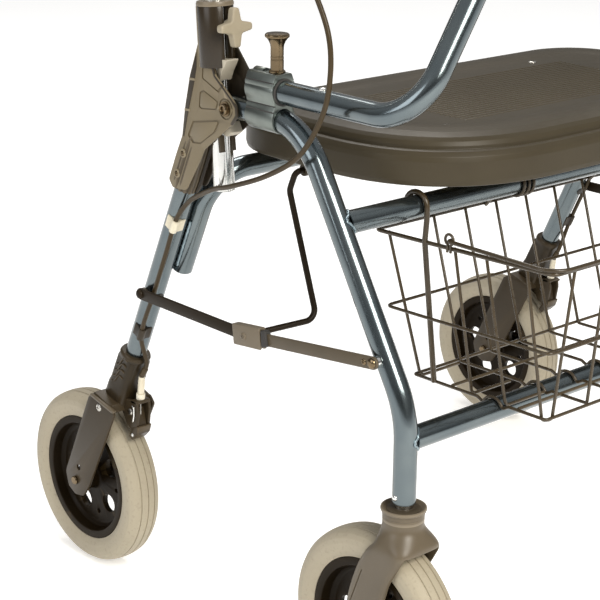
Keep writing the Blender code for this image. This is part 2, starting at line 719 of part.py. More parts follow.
def brace_front(name, side):
    """Front bar of the folding brace with the channel that covers the knee."""
    low, high = span(side, BRACE_INNER, BRACE_INNER + BRACE_THICKNESS)
    heading = math.atan2(BRACE_KNEE[1] - BRACE_FRONT[1], BRACE_KNEE[0] - BRACE_FRONT[0])
    neck = (BRACE_KNEE[0] - 0.0130 * math.cos(heading), BRACE_KNEE[1] - 0.0130 * math.sin(heading))
    bar = plate(f"brace_front_{name}", strap_outline(BRACE_FRONT, neck, BRACE_HALF_HEIGHT), low, high)
    turn = Matrix.Rotation(heading, 2)

    def knee_block(label, low_corner, high_corner, inner, outer):
        corners = [low_corner, (high_corner[0], low_corner[1]), high_corner, (low_corner[0], high_corner[1])]
        corners = [tuple(turn @ Vector(corner) + Vector(BRACE_KNEE)) for corner in corners]
        return plate(label, corners, *span(side, inner, outer))

    outer_face = BRACE_INNER + BRACE_THICKNESS
    inner_face = BRACE_INNER
    cheek = ((-0.0240, -0.0072), (0.0160, 0.0104))
    channel = [
        knee_block("web", (-0.0245, 0.0090), (0.0165, 0.0108), inner_face - 0.0024, outer_face + 0.0024),
        knee_block("inner_cheek", *cheek, inner_face - 0.0022, inner_face - 0.0004),
        knee_block("outer_cheek", *cheek, outer_face + 0.0004, outer_face + 0.0022),
        knee_block("spacer", (-0.0235, -0.0060), (-0.0105, 0.0096), inner_face - 0.0010, outer_face + 0.0010),
    ]
    pin = on_side(side, 0, BRACE_KNEE)
    reach = (side * (BRACE_INNER - 0.0020), side * (BRACE_INNER + BRACE_THICKNESS + 0.0040))
    channel.append(cylinder("knee_pin", pin, (1, 0, 0), 0.0030, min(reach), max(reach), 12))
    mount = on_side(side, 0, BRACE_FRONT)
    reach = (side * (TUBE_RADIUS + 0.0006), side * (BRACE_INNER + BRACE_THICKNESS + 0.0030))
    channel.append(cylinder("end_bolt", mount, (1, 0, 0), 0.0045, min(reach), max(reach), 12))
    join(bar, *channel)
    place(bar, "black_paint", mount)


def brace_rear(name, side):
    """Rear bar of the brace; its far pivot is left open, with its bolt riding on the bar."""
    low, high = span(side, BRACE_INNER, BRACE_INNER + BRACE_THICKNESS)
    bar = plate(f"brace_rear_{name}", strap_outline(BRACE_KNEE, BRACE_REAR, BRACE_HALF_HEIGHT), low, high)
    cut(bar, cylinder("pin_hole", on_side(side, 0, BRACE_KNEE), (1, 0, 0), 0.0034, -0.03, 0.03, 12))
    reach = (side * (TUBE_RADIUS + 0.0006), side * (BRACE_INNER + BRACE_THICKNESS + 0.0030))
    mount = on_side(side, 0, BRACE_REAR)
    join(bar, cylinder("end_bolt", mount, (1, 0, 0), 0.0045, min(reach), max(reach), 12))
    place(bar, "black_paint", on_side(side, 0, BRACE_KNEE))


def seat_rod(name, side):
    """Bent wire that lifts the brace's knee when the seat is raised."""
    inset = -0.058
    corners = [
        on_side(side, BRACE_INNER - 0.0040, BRACE_KNEE),
        on_side(side, inset - 0.004, (BRACE_KNEE[0] - 0.014, BRACE_KNEE[1] + 0.0035)),
        on_side(side, inset, (-0.0260, 0.4790)),
        on_side(side, inset, SEAT_ROD_TOP),
        on_side(side, inset - 0.030, SEAT_ROD_TOP),
    ]
    rod = tube(f"seat_rod_{name}", bent_path(corners, [0.012, 0.012, 0.006]), 0.0031, sides=8)
    place(rod, "black_paint", on_side(side, inset, SEAT_ROD_TOP))


# Brake cables

ADJUSTER = ((0.1500, 0.2290), (0.1480, 0.2460))
CABLE_ON_LEG = (0.300, 0.350, 0.400, 0.440)
CABLE_LOOP = [
    (0.0060, (0.0480, 0.4640)),
    (0.0110, (0.0250, 0.4770)),
    (0.0200, (-0.0050, 0.4890)),
    (0.0260, (-0.0371, 0.4990)),
    (0.0270, (-0.0884, 0.5190)),
    (0.0270, (-0.1317, 0.5440)),
    (0.0270, (-0.1582, 0.5755)),
    (0.0270, (-0.1733, 0.6095)),
    (0.0270, (-0.1750, 0.6530)),
    (0.0270, (-0.1582, 0.6907)),
    (0.0260, (-0.1180, 0.7420)),
    (0.0230, (-0.0700, 0.7850)),
    (0.0195, (-0.0150, 0.8170)),
    (0.0175, (0.0300, 0.8340)),
    (0.0080, (0.0580, 0.8430)),
    (0.0000, (0.0745, 0.8470)),
]


def cable_route(side):
    """Up from the adjuster, along the front of the rear leg, round the loop and into the lever."""
    route = [(0, (ADJUSTER[1][0], ADJUSTER[1][1] + 4 * GAP)), (0, (0.1385, 0.2640))]
    route += [(0.0106, (rear_leg_y(height) - 0.0117, height)) for height in CABLE_ON_LEG]
    return [on_side(side, outboard, spot) for outboard, spot in route + CABLE_LOOP]


def smooth_route(points, per_span):
    """Points on a Catmull-Rom curve through the route's points."""
    padded = [points[0] * 2 - points[1], *points, points[-1] * 2 - points[-2]]
    route = []
    for before, start, end, after in zip(padded, padded[1:], padded[2:], padded[3:]):
        for step in range(per_span):
            t = step / per_span
            route.append(
                0.5
                * (
                    2 * start
                    + (end - before) * t
                    + (2 * before - 5 * start + 4 * end - after) * t**2
                    + (3 * start - before - 3 * end + after) * t**3
                )
            )
    route.append(points[-1])
    return route


def brake_cable(name, side):
    """Sheathed cable from the lever, in a loop beside the frame, clipped down the rear leg to the brake."""
    points = cable_route(side)
    curve = bpy.data.curves.new(f"brake_cable_{name}", "CURVE")
    curve.dimensions = "3D"
    curve.bevel_depth = CABLE_RADIUS
    curve.bevel_resolution = 2
    curve.use_fill_caps = True
    route = smooth_route(points, 2)
    spline = curve.splines.new("POLY")
    spline.points.add(len(route) - 1)
    origin = points[0]
    for spot, point in zip(spline.points, route):
        spot.co = (*(point - origin), 1)
    cable = bpy.data.objects.new(f"brake_cable_{name}", curve)
    cable.location = origin
    curve.materials.append(finish("cable_sheath"))
    bpy.context.collection.objects.link(cable)


def cable_adjuster(name, side):
    """Threaded barrel that the cable enters above the brake arm."""
    base = on_side(side, 0, ADJUSTER[0])
    axis = on_side(side, 0, ADJUSTER[1]) - base
    length = axis.length
    profile = [(0, 0), (0.0030, 0), (0.0030, 0.003), (0.0040, 0.003), (0.0040, length), (0, length)]
    place(turned(f"cable_adjuster_{name}", profile, base, axis, 12), "bright_aluminium", base)


def build():
    for leftover in list(bpy.data.objects):
        bpy.data.objects.remove(leftover)
    cross_tube("upper_cross_tube", UPPER_TUBE)
    cross_tube("lower_cross_tube", LOWER_TUBE)
    rear_cross_tube()
    backrest()
    seat()
    basket()
    basket_bail()
    for name, side in SIDES.items():
        front_leg(name, side)
        hinge_block(name, side)
        plunger(name, side)
        pivot_bolt(name, side)
        caster_fork(name, side)
        wheel(name, side, FRONT_AXLE, "front", 0.0290)
        wheel(name, side, REAR_AXLE, "rear", 0.0280)
        rear_leg(name, side)
        hinge_shell(name, side, 1)
        hinge_shell(name, side, -1)
        leg_bracket(name, side)
        brake_arm(name, side)
        handle_post(name, side)
        handle_grip(name, side)
        lever_housing(name, side)
        brake_lever(name, side)
        star_knob(name, side)
        brace_front(name, side)
        brace_rear(name, side)
        seat_rod(name, side)
        brake_cable(name, side)
        cable_adjuster(name, side)


build()
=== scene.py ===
"""Looks of the folding four-wheeled walker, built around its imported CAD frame.

Metres, +Z up, floor at z = 0. The walker rolls towards -Y; its right side is at -X. Places that
the frame gives come from its joints and boxes; the others are named here or beside the piece that
they shape.
"""

import math

import bmesh
import bpy
from mathutils import Matrix, Vector
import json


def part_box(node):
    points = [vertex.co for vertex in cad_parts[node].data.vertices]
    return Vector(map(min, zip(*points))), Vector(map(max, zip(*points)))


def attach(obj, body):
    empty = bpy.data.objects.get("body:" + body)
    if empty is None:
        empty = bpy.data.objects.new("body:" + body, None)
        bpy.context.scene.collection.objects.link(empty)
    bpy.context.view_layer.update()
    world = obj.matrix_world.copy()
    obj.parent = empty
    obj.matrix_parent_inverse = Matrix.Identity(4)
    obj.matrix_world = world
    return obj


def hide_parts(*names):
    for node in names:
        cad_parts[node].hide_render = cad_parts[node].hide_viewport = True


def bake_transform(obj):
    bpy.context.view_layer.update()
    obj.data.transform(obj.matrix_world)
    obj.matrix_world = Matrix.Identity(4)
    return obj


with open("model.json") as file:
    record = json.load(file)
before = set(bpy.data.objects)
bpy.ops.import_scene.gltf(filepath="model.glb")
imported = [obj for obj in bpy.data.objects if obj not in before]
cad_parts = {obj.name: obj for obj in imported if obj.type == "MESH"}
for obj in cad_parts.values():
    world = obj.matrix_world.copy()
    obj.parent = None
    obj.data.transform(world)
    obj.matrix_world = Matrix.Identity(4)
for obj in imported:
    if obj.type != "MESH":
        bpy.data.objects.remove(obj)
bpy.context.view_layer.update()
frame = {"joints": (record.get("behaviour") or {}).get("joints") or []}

SIDES = {"right": -1, "left": 1}
X_AXIS = Vector((1, 0, 0))
Y_AXIS = Vector((0, 1, 0))
Z_AXIS = Vector((0, 0, 1))


def joint_spot(name):
    """(y, z) of a joint's pivot at rest."""
    joint = next(joint for joint in frame["joints"] if joint["name"] == name)
    return joint["pos_m"][1], joint["pos_m"][2]


def box_middle(node):
    """The middle of a CAD node's box."""
    low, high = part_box(node)
    return (low + high) / 2


# Places from the frame, as (y, z) in the side view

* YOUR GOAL
Restate the listing exactly, starting at its first line and ending at the line where "return plate(label, corners, *span(side, inner, outer))" occurs; include both and no other lines.

* RESULT FOR THIS TASK
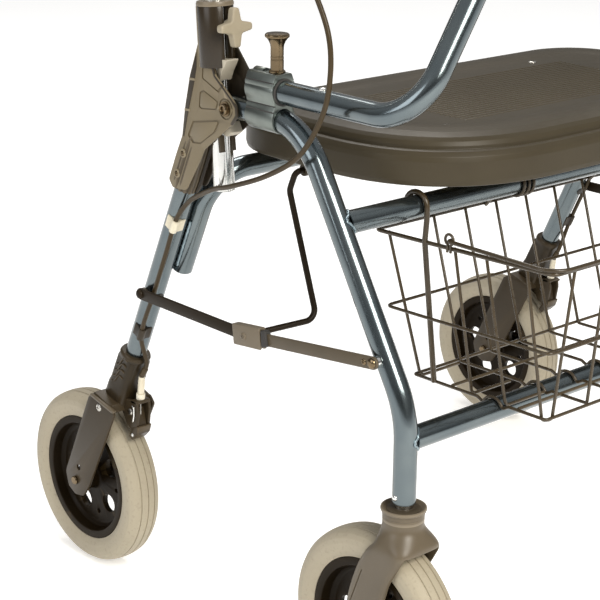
Keep writing the Blender code for this image. This is part 2, starting at line 719 of part.py. More parts follow.
def brace_front(name, side):
    """Front bar of the folding brace with the channel that covers the knee."""
    low, high = span(side, BRACE_INNER, BRACE_INNER + BRACE_THICKNESS)
    heading = math.atan2(BRACE_KNEE[1] - BRACE_FRONT[1], BRACE_KNEE[0] - BRACE_FRONT[0])
    neck = (BRACE_KNEE[0] - 0.0130 * math.cos(heading), BRACE_KNEE[1] - 0.0130 * math.sin(heading))
    bar = plate(f"brace_front_{name}", strap_outline(BRACE_FRONT, neck, BRACE_HALF_HEIGHT), low, high)
    turn = Matrix.Rotation(heading, 2)

    def knee_block(label, low_corner, high_corner, inner, outer):
        corners = [low_corner, (high_corner[0], low_corner[1]), high_corner, (low_corner[0], high_corner[1])]
        corners = [tuple(turn @ Vector(corner) + Vector(BRACE_KNEE)) for corner in corners]
        return plate(label, corners, *span(side, inner, outer))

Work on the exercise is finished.